What to do: Output exactly the span of lines that begins at the line containing "make_rear_panel()" and ends at the line containing "low, high = Vector((1e9,)", both lines included.

Lines of data
+++++
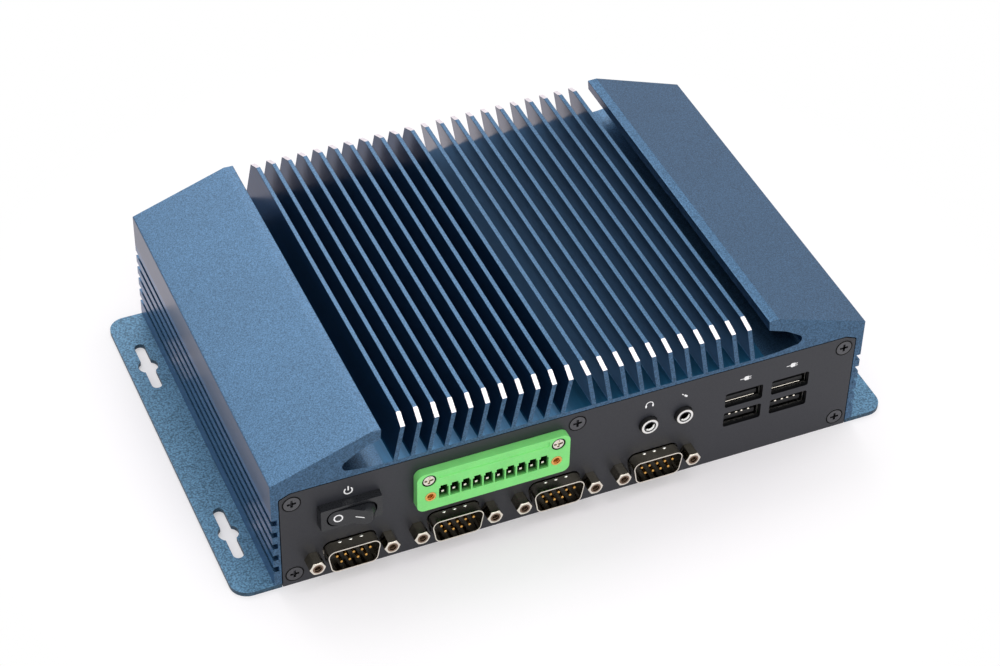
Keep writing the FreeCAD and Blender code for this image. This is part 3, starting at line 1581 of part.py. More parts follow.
def make_lan_ports():
    """Two shielded network sockets with keyed mouths."""
    mouth = BACK - d.socket_setback
    for index in (0, 1):
        x = d.lan_first + index * d.lan_pitch
        body = new_body(f"lan_port_{index + 1}")
        bar_along_y(body, f"lan_collar_{index}",
                    rectangle(x, d.lan_width - 2 * d.lan_collar_inset,
                              d.board_top + d.lan_collar_rise,
                              d.lan_height - 2 * d.lan_collar_rise),
                    REAR_PANEL_INSIDE, mouth)
        bar_along_y(body, f"lan_case_{index}",
                    rectangle(x, d.lan_width, d.board_top, d.lan_height),
                    REAR_PANEL_INSIDE - d.lan_depth, REAR_PANEL_INSIDE)
        half = float(d.lan_mouth_width) / 2
        key = float(d.lan_key_width) / 2
        low = float(d.board_top + d.lan_mouth_rise)
        top = low + float(d.lan_mouth_height)
        step = top - float(d.lan_key_height)
        centre = float(x)
        slot_along_y(body, f"lan_mouth_{index}", [
            (centre - half, low), (centre + half, low), (centre + half, step),
            (centre + key, step), (centre + key, top), (centre - key, top),
            (centre - key, step), (centre - half, step)], mouth - d.lan_mouth_depth, mouth)


# ---------------------------------------------------------------- build and write

make_housing()
make_bottom_plate()
make_front_panel()
make_rear_panel()
make_screws()
make_serial_ports()
make_jackscrews()
make_switch_frame()
make_rocker()
make_switch_tabs()
make_header()
make_header_hardware()
make_audio_jacks()
for usb_index in (0, 1):
    make_usb_stack(f"usb_{usb_index + 1}", d.usb_first + usb_index * d.usb_pitch, FRONT, -1)
make_usb_stack("rear_usb", d.rear_usb_x, BACK, 1)
make_io_board()
make_main_board()
make_board_hardware()
make_processor()
make_memory()
make_coin_cell()
make_drive()
make_chokes()
make_dc_inlet()
make_display_ports()
make_lan_ports()
doc.recompute()

for item in doc.Objects:
    if "Invalid" in item.State or "Error" in item.State:
        raise RuntimeError(f"{item.Label} did not build: {item.State}")
for item in exported:
    if item.Shape.isNull() or not item.Shape.isValid():
        raise RuntimeError(f"{item.Label} has no valid shape")

os.makedirs("parts", exist_ok=True)
for item in exported:
    item.Shape.exportStep(f"parts/{item.Label}.step")
print(f"{len(exported)} sub-parts written")
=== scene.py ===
import json
import math

import bmesh
import bpy
from mathutils import Matrix, Vector


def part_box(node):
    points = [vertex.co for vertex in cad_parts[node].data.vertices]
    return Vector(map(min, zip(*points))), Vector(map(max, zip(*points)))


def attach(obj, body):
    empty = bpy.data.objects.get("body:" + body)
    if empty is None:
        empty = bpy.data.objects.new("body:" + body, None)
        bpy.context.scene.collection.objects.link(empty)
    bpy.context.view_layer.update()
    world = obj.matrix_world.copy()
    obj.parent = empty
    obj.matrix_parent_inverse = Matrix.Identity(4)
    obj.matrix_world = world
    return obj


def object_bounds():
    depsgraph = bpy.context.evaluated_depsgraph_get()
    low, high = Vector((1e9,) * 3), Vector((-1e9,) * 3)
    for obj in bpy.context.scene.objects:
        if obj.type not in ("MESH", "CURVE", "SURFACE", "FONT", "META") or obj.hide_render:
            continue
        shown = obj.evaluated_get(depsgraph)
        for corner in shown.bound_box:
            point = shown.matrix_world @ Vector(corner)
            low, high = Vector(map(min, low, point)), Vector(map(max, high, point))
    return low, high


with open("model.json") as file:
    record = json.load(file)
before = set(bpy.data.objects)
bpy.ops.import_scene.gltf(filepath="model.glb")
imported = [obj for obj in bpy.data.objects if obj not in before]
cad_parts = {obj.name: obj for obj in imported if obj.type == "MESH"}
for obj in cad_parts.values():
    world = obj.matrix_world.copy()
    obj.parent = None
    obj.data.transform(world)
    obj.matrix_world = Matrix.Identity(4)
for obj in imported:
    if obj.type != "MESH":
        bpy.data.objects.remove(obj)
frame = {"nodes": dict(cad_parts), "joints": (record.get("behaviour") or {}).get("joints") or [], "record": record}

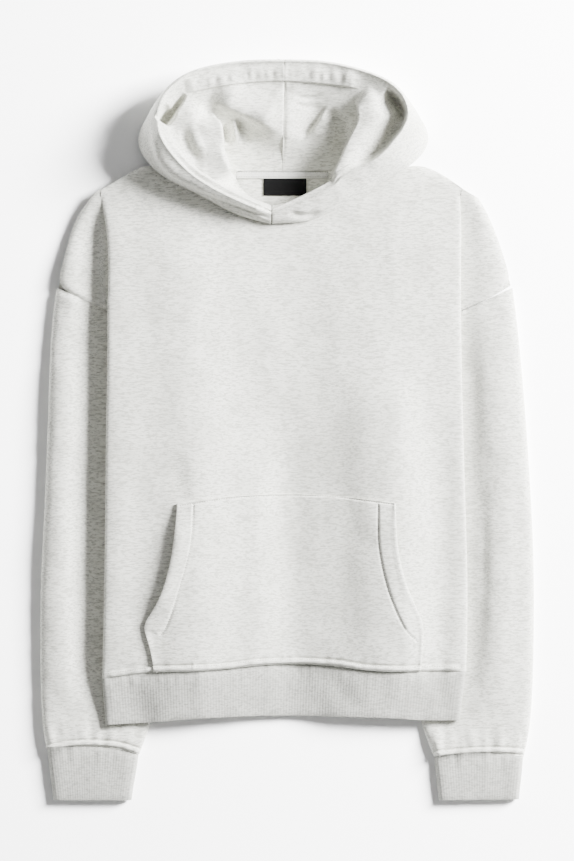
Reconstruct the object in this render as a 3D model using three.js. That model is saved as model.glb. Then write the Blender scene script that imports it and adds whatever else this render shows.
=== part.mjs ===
// Pullover hoodie laid flat on its back, front up, with the sleeves turned down and tucked under
// the sides of the body and the hood open like a bowl. Millimetres, +Z up, +Y towards the hood.
import * as THREE from 'three';

// Cloth thicknesses
const FLEECE = 2.0;
const RIB_KNIT = 2.4;
const TAPE = 1.0;
const LABEL_CLOTH = 0.8;
const SEAM_GAP = 0.3;

// Heights of the middle of the cloth above the table
const ON_TABLE = FLEECE / 2;
const EDGE_HEIGHT = 4.4;
const SLEEVE_EDGE_HEIGHT = 5.6;
const UNDER_BODY = 6.8;
const TUCK_HEIGHT = 11.2;
const BODY_EDGE_HEIGHT = 15.8;

// Rounded edges and folds
const EDGE_ROUND = 14;
const PLEAT_DEPTH = 30;
const FOLD_RUN = 5.5;
const SHOULDER_RUN = 17;
const SEAM_TURN = 24;
const DIP_LENGTH = 30;
const ARMHOLE_SLOPE = 0.453;
const ARMHOLE_AT_FOLD = 146.4;

// Ribs of the hem band and the cuffs
const RIB_PITCH = 3.6;
const RIB_RELIEF = 0.55;

// Outline of each side, from the shoulder down: the outer edge of the sleeve and the body's fold,
// as distances from the centre line
const SIDE_LINES = {
  left: [
    { y: 282, outer: 239, fold: 239 },
    { y: 263, outer: 254, fold: 228.6 },
    { y: 243, outer: 262.5, fold: 221 },
    { y: 221, outer: 268, fold: 217 },
    { y: 198, outer: 274.5, fold: 215.8 },
    { y: 174.5, outer: 279, fold: 216 },
    { y: 146, outer: 284, fold: 217 },
    { y: 84, outer: 288, fold: 217.2 },
    { y: -2, outer: 290.7, fold: 219 },
    { y: -108, outer: 295, fold: 220 },
    { y: -184, outer: 299, fold: 221 },
    { y: -266, outer: 300, fold: 222.6 },
    { y: -301, outer: 299.4, fold: 223.6 },
    { y: -358, outer: 296.5, fold: 219 },
    { y: -390, outer: 293, fold: 219 },
  ],
  right: [
    { y: 284, outer: 234.2, fold: 222 },
    { y: 263, outer: 247, fold: 216.5 },
    { y: 243, outer: 255, fold: 214.2 },
    { y: 221, outer: 263, fold: 213.4 },
    { y: 198, outer: 270, fold: 213 },
    { y: 174.5, outer: 276, fold: 213 },
    { y: 146, outer: 280, fold: 213 },
    { y: 84, outer: 286.5, fold: 213.8 },
    { y: -2, outer: 293.5, fold: 215.8 },
    { y: -108, outer: 300, fold: 219 },
    { y: -184, outer: 302.6, fold: 221 },
    { y: -266, outer: 302, fold: 220.4 },
    { y: -301, outer: 301, fold: 218.5 },
    { y: -358, outer: 297.5, fold: 210.6 },
    { y: -398, outer: 290.5, fold: 210.6 },
  ],
};

// Inner edge of each sleeve, hidden under the body as far as the hem band
const SLEEVE_INNER = [
  { y: 135, inner: 172 },
  { y: 123, inner: 165 },
  { y: 87, inner: 149.5 },
  { y: 38, inner: 141 },
  { y: -23, inner: 138.5 },
  { y: -145, inner: 143.5 },
  { y: -267, inner: 155 },
  { y: -354, inner: 165.5 },
  { y: -398, inner: 180.5 },
];

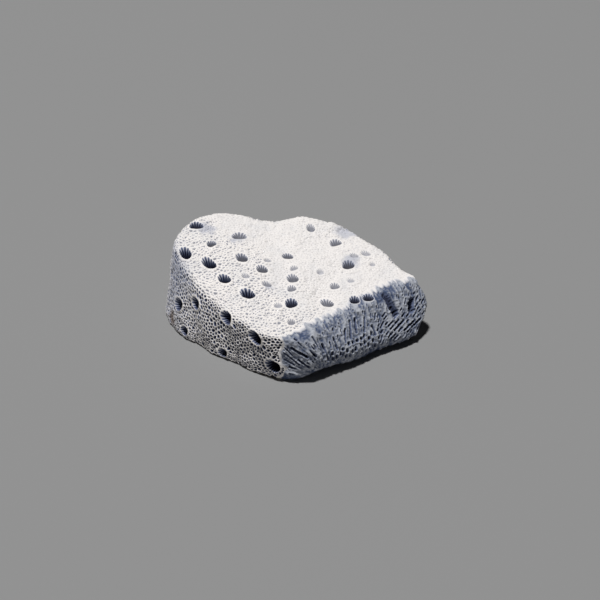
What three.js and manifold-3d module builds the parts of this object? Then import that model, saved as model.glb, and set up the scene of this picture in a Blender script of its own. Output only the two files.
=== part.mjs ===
// A broken slab of porous coral skeleton, lying on its flat underside.
// Millimetres, +Z up. X is the long way. The natural skin looks left and up, and the broken face
// looks to the right and the front (+X and -Y).

import * as THREE from "three";
import { mergeVertices } from "three/addons/utils/BufferGeometryUtils.js";
import Module from "manifold-3d";

const wasm = await Module();
wasm.setup();

// The outside is measured from a centre inside the slab, this high above the underside.
const CENTRE_HEIGHT = 3.2;

// The slab's facets: which way each one faces from the centre, in degrees round from +X and in
// degrees above level, and how far out its plane lies.
const FACETS = [
  { round: -128, rise: 2, reach: 9.0 }, // skin at the left front
  { round: -133, rise: -45, reach: 9.1 }, // its undercut foot
  { round: -141, rise: 12, reach: 9.3 }, // upper part of the left front
  { round: -162, rise: 17, reach: 10.95 }, // left side
  { round: 169, rise: -1, reach: 13.4 }, // left end
  { round: -122, rise: 66, reach: 5.25 }, // slope from the left front to the top
  { round: -68, rise: 81, reach: 2.65 }, // top, which falls towards the front
  { round: 159, rise: 39, reach: 12.15 }, // crest at the back left
  { round: 122, rise: 20, reach: 12.9 }, // back left
  { round: 84, rise: 15, reach: 9.75 }, // back
  { round: 62, rise: 15, reach: 11.1 }, // back, right of the middle
  { round: 36, rise: 15, reach: 9.95 }, // back right
  { round: 0, rise: 40, reach: 11.1 }, // right shoulder
  { round: -8, rise: 0, reach: 13.0 }, // right end
  { round: -52, rise: 34, reach: 6.9 }, // upper part of the broken face
  { round: -58, rise: -2, reach: 9.15 }, // lower part of the broken face
  { round: -58, rise: -50, reach: 7.5 }, // its undercut foot
  { round: -98, rise: 8, reach: 9.45 }, // front corner
  { round: -98, rise: -45, reach: 8.85 }, // its foot
  { round: 10, rise: -45, reach: 9.45 }, // foot of the right end
  { round: 90, rise: -40, reach: 12.5 }, // foot of the back
];

// The higher this is, the tighter the rounding where two facets meet.
const EDGE_TIGHTNESS = 34;

// Broad swellings and hollows: where each one is, how high it stands and how wide it spreads, as
// a part of the distance from the centre.
const SWELLINGS = [
  { round: 157, rise: 26, height: 0.95, spread: 0.3 }, // knob at the back left
  { round: 113, rise: 26, height: -0.85, spread: 0.22 }, // saddle of the back edge
  { round: 88, rise: 24, height: 0.18, spread: 0.2 }, // knob at the back
  { round: 57, rise: 24, height: -0.63, spread: 0.18 }, // notch right of that knob
  { round: -52, rise: 22, height: -0.8, spread: 0.28 }, // hollow of the broken face
];

// Low waves all over the skin: turns per millimetre along X, Y and Z in radians, and a start.
const WAVE_HEIGHT = 0.07;
const WAVES = [
  { turn: new THREE.Vector3(0.9, 0.5, 0.3), start: 0.4 },
  { turn: new THREE.Vector3(-0.5, 1.1, -0.6), start: 1.9 },
  { turn: new THREE.Vector3(1.3, -0.8, 0.9), start: 4.1 },
];

// Large pores of the top: X and Y from the centre, and the width of the mouth.
const TOP_PORES = [
  [-11.0, 2.2, 1.15], [-8.6, 0.8, 1.15], [-7.0, -1.3, 1.1], [-4.7, -3.3, 1.15],
  [-10.2, 6.6, 1.4], [-8.5, 3.6, 0.95], [-5.4, 1.7, 0.95], [-5.8, 5.3, 1.2],
  [-3.4, 0.3, 0.9], [-0.4, -0.7, 0.95], [-0.5, -4.3, 1.1], [3.9, 5.3, 0.95],
  [5.1, 1.8, 1.0], [-0.9, 2.7, 0.9], [-2.9, 1.7, 0.6], [-5.0, -0.7, 0.7],
  [-2.9, -1.6, 0.7], [-0.3, 0.8, 0.7], [-0.5, -2.1, 0.8], [-1.8, -4.7, 0.7],
  [2.9, -3.6, 0.9], [3.7, -1.4, 0.8], [5.3, -0.5, 0.6], [5.7, 3.3, 0.7],
  [2.3, 0.6, 0.7], [1.4, 7.2, 0.8], [6.9, 3.7, 0.8], [7.5, 2.1, 0.6],
  [-0.5, -6.9, 0.7],
];

// Large pores of the sides that the front view shows: degrees round, height and width.
const SIDE_PORES = [
  [-139, 4.6, 1.1], [-115, 4.0, 1.15], [-165, 4.2, 1.05], [-176, 2.9, 1.0],
  [169, 4.2, 1.0], [-168, 0.8, 0.9], [-140, 0.7, 0.9], [-103, 1.5, 1.1],
  [-8, 3.3, 1.3], [-30, 4.9, 0.9], [-23, 4.9, 0.9], [-7, 5.1, 1.0],
];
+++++
Finished task:
make_rear_panel()
make_screws()
make_serial_ports()
make_jackscrews()
make_switch_frame()
make_rocker()
make_switch_tabs()
make_header()
make_header_hardware()
make_audio_jacks()
for usb_index in (0, 1):
    make_usb_stack(f"usb_{usb_index + 1}", d.usb_first + usb_index * d.usb_pitch, FRONT, -1)
make_usb_stack("rear_usb", d.rear_usb_x, BACK, 1)
make_io_board()
make_main_board()
make_board_hardware()
make_processor()
make_memory()
make_coin_cell()
make_drive()
make_chokes()
make_dc_inlet()
make_display_ports()
make_lan_ports()
doc.recompute()

for item in doc.Objects:
    if "Invalid" in item.State or "Error" in item.State:
        raise RuntimeError(f"{item.Label} did not build: {item.State}")
for item in exported:
    if item.Shape.isNull() or not item.Shape.isValid():
        raise RuntimeError(f"{item.Label} has no valid shape")

os.makedirs("parts", exist_ok=True)
for item in exported:
    item.Shape.exportStep(f"parts/{item.Label}.step")
print(f"{len(exported)} sub-parts written")
=== scene.py ===
import json
import math

import bmesh
import bpy
from mathutils import Matrix, Vector


def part_box(node):
    points = [vertex.co for vertex in cad_parts[node].data.vertices]
    return Vector(map(min, zip(*points))), Vector(map(max, zip(*points)))


def attach(obj, body):
    empty = bpy.data.objects.get("body:" + body)
    if empty is None:
        empty = bpy.data.objects.new("body:" + body, None)
        bpy.context.scene.collection.objects.link(empty)
    bpy.context.view_layer.update()
    world = obj.matrix_world.copy()
    obj.parent = empty
    obj.matrix_parent_inverse = Matrix.Identity(4)
    obj.matrix_world = world
    return obj


def object_bounds():
    depsgraph = bpy.context.evaluated_depsgraph_get()
    low, high = Vector((1e9,) * 3), Vector((-1e9,) * 3)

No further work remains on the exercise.